We'll open source more research projects in this way.
* It [trains much faster](https://detectron2.readthedocs.io/notes/benchmarks.html).
* Models can be exported to TorchScript format or Caffe2 format for deployment.
See our [blog post](https://ai.facebook.com/blog/-detectron2-a-pytorch-based-modular-object-detection-library-/)
to see more demos and learn about detectron2.
## Installation
See [INSTALL.md](INSTALL.md).
## Getting Started
Follow the [installation instructions](https://detectron2.readthedocs.io/tutorials/install.html) to
install detectron2.
See [Getting Started with Detectron2](https://detectron2.readthedocs.io/tutorials/getting_started.html),
and the [Colab Notebook](https://colab.research.google.com/drive/16jcaJoc6bCFAQ96jDe2HwtXj7BMD_-m5)
to learn about basic usage.
Learn more at our [documentation](https://detectron2.readthedocs.org).
And see [projects/](projects/) for some projects that are built on top of detectron2.

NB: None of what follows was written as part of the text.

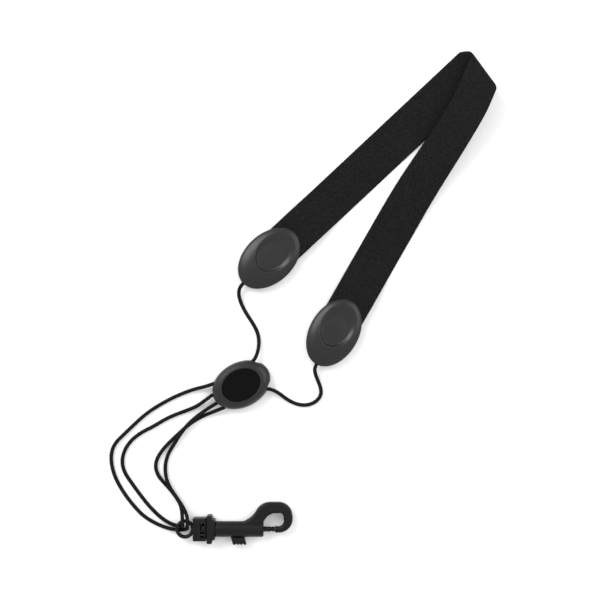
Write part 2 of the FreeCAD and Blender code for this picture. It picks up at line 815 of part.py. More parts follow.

## Model Zoo and Baselines
We provide a large set of baseline results and trained models available for download in the [Detectron2 Model Zoo](MODEL_ZOO.md).
## License
Detectron2 is released under the [Apache 2.0 license](LICENSE).
## Citing Detectron2
If you use Detectron2 in your research or wish to refer to the baseline results published in the [Model Zoo](MODEL_ZOO.md), please use the following BibTeX entry.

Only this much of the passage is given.